Time tracking advice
William Pietri says
I agree strongly on 4 of 5. But I think you miss the point of “embrace failure”. And apparently a lot of others are missing it too from how you’re hearing it being used.
So many entrepreneurs are in love with their perfect idea, the beautiful crystal vision in their heads. Because they’re scared of failing, they don’t really test their idea. They don’t really run it by potential customers. They don’t look for weaknesses. And the especially don’t ship early and often; instead they build and build and build and then “launch”, like they’re the Space Shuttle or something.
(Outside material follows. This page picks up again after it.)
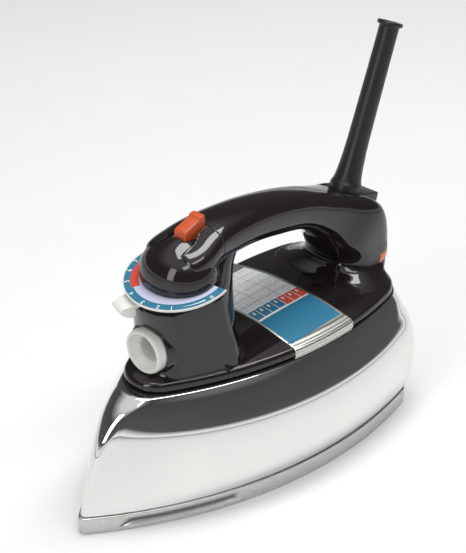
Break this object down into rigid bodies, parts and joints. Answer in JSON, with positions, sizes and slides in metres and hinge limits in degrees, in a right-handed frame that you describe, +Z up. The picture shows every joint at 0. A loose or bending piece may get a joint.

When I tell people they should embrace failure, I mean they should fail early and often, so that they can learn. Paypal was Levchin & Thiel’s 4th product together. The other ones tanked, but they were interesting and informative failures that didn’t cost them a lot of money or time.
For me, “embrace failure” means “get out there and test yourself.” It means “every failure is an opportunity to get better.” Liking winning is fine, but the easiest way to avoid the feeling of losing is to avoid risk. And avoiding risk guarantees that a) you won’t learn, and b) your wins are likely to be pretty small.
Stewart Masters says
Thanks William!
I couldn’t agree more on changing the negative connotations associated with failure. Sometimes it’s cultural, other times it’s a self-inflicted fear of what others may think of you. Either way, it’s true that failure, in the startup world, can be enormously beneficial while experimenting to find a sustainable business model.
I included it in this article because I believe that recently the pendulum has swung too far in the opposite direction. That failure is acceptable and to be expected. While there’s a lot to learn from failure, there’s even more to learn from success. Building on what works and repeating successful practices can be more valuable than finding out the hard way what doesn’t work. When that does happen, which it inevitably will, failing fast is paramount.